We include counterarguments in academic essays for two important reasons. First, they strengthen your credibility. A reader who notices you have ignored an obvious objection is less likely to trust your overall argument. Second, refuting a counterargument actually deepens your case: once you have acknowledged a genuine challenge and shown why your position still holds, your thesis becomes more robust, not less.

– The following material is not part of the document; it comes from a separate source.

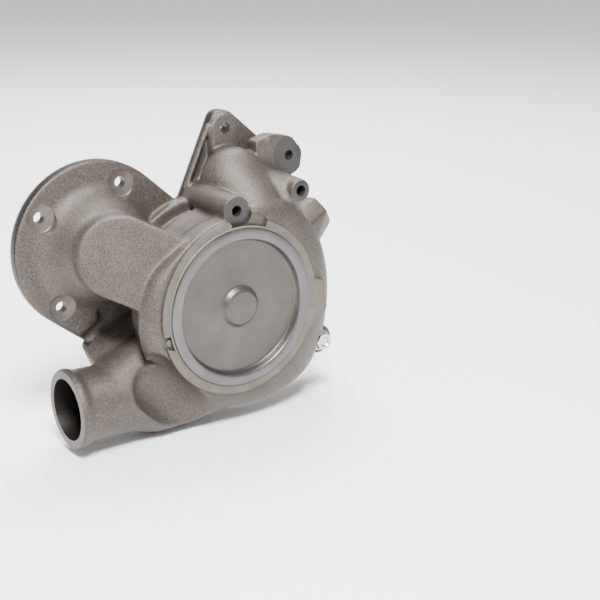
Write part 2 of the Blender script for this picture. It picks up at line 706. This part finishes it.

The rebuttal is the response to the counterargument. A strong rebuttal does not simply dismiss the opposing view, it explains precisely why it is insufficient, outweighed, or based on a mistaken premise. This requires the same evidence-based reasoning you use in your supporting arguments. The pivot word (However, Nevertheless, Despite this) marks the shift from concession to rebuttal and must be clear to the reader.

Counterargument–rebuttal structure

1. Concession signal: "It is true that…", "Admittedly…", "Critics argue that…"

2. The opposing view: State it fairly — do not create a straw man.

3. Pivot word: "However," "Nevertheless," "Despite this,"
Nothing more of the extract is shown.